CBZ’s Q2 demonstrates the power of scale and disciplined execution in a tough market, but also highlights the limits of acquisition-driven growth when organic levers are under pressure.

  • Acquisition Scale Offsets Macro Headwinds: Markham’s contribution drove headline growth and margin, but underlying client demand for discretionary services remains weak.
  • Margin Gains Not Fully Structural: Much of the margin expansion came from temporary compensation savings and integration; sustainability will hinge on recurring revenue and future pricing power.
  • Watch for Organic Growth Inflection: Investors should monitor the recovery of advisory and project-based work, as well as the pace of synergy realization and pricing improvement in the Markham base.

Conclusion

CBZ’s Q2 was a showcase for acquisition-driven scale and operational discipline, but the company’s ability to drive organic growth and recover pricing power will be the key determinants of future outperformance.
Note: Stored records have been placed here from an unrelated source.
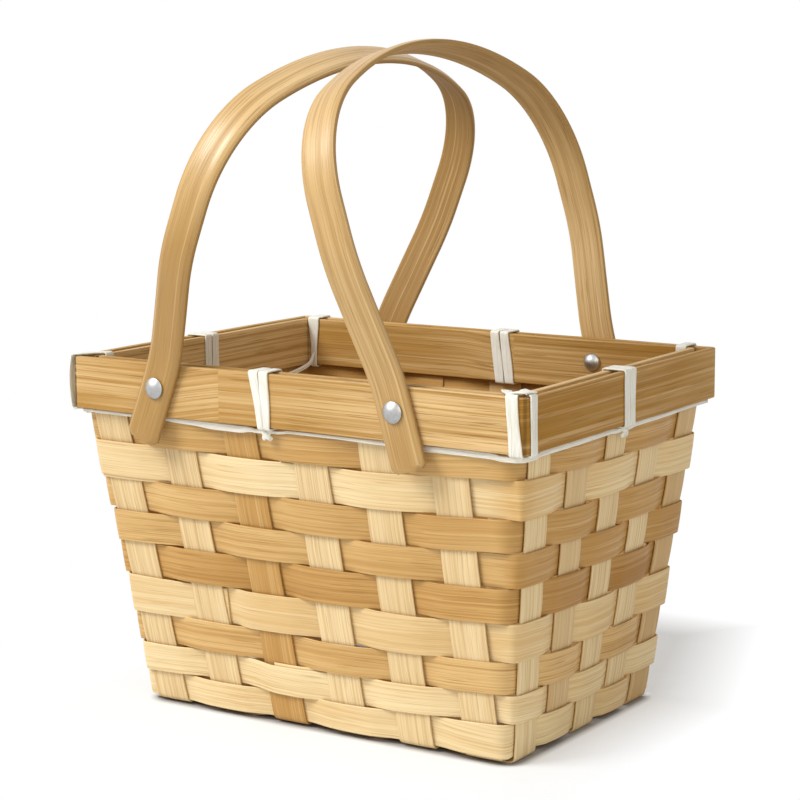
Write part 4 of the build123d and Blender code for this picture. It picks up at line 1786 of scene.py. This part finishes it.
@dataclass
class Handle:
    """A flat bamboo strip bent to a broad arch that hangs on two rivets."""

    node: str
    body: Body
    pivot_x: float
    lean: float
    seed: int
    pivot_z: float = 131.0
    foot: float = 79.9
    shoulder: float = 91.3
    crown: float = 134.3
    tail: float = 22.0
    bend_start: float = 12.0
    bend_end: float = 54.53
    low_radius: float = 60.0
    mid_radius: float = 79.8
    shoulder_radius: float = 47.88
    top_radius: float = 150.0
    width: float = 14.5
    thickness: float = 2.6
    clip: float = 2.0
    hole_radius: float = 1.85
    hole_reach: float = 3.0
    hole_segments: int = 40
    step: float = 2.5
    end_step: float = 0.5
    play: float = 0.05
    end_play: float = 0.35
    end_reach: float = 0.1
    width_wave: Wave = Wave(0.12, reach=38.0)
    drift_wave: Wave = Wave(0.35, reach=60.0)
    slow_tone: Wave = Wave(0.1, reach=45.0)
    fast_tone: Wave = Wave(0.06, reach=13.0)
    free_start: float = 20.0
    free_run: float = 40.0
    # How much darker the strip is along its front leg, fading out up the arch.
    tail_darkening: float = 0.0
    tail_dark_end: float = 130.0
    tail_dark_run: float = 60.0
    shade: float = 0.3
    # Browner, darker inner face: partly the strip's own tone, partly painted shade.
    inner_tone_and_shade: float = 0.0
    inner_dark_tone_and_shade: float = 0.0
    edge_tone: float = 0.5
    grain_gap: float = 1000.0

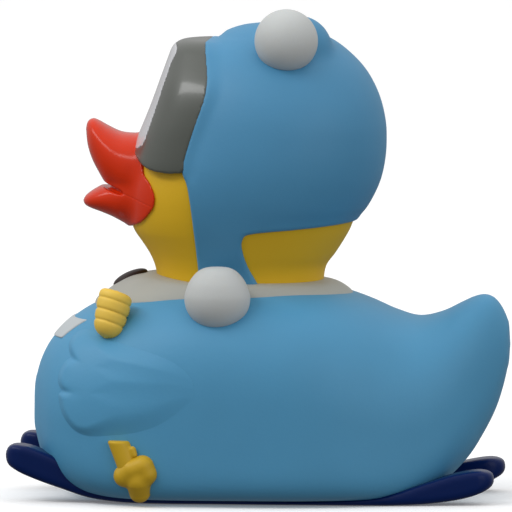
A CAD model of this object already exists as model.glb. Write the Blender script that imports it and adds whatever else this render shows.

With integration progressing and the recurring core holding steady, the outlook is stable but not without risk.

Industry Read-Through

CBZ’s results echo broader trends in professional services: Recurring, essential offerings are resilient, while advisory and project-based work remain highly sensitive to macro volatility. Pricing pressure and client cost control are industry-wide, signaling limits to rate increases across accounting, consulting, and benefits verticals. Competitors with scale and integration capabilities may outperform, but organic growth will remain challenged until market confidence returns. Acquisition-driven growth is a defensive lever, but integration execution and synergy capture are critical for sustained value creation in the sector.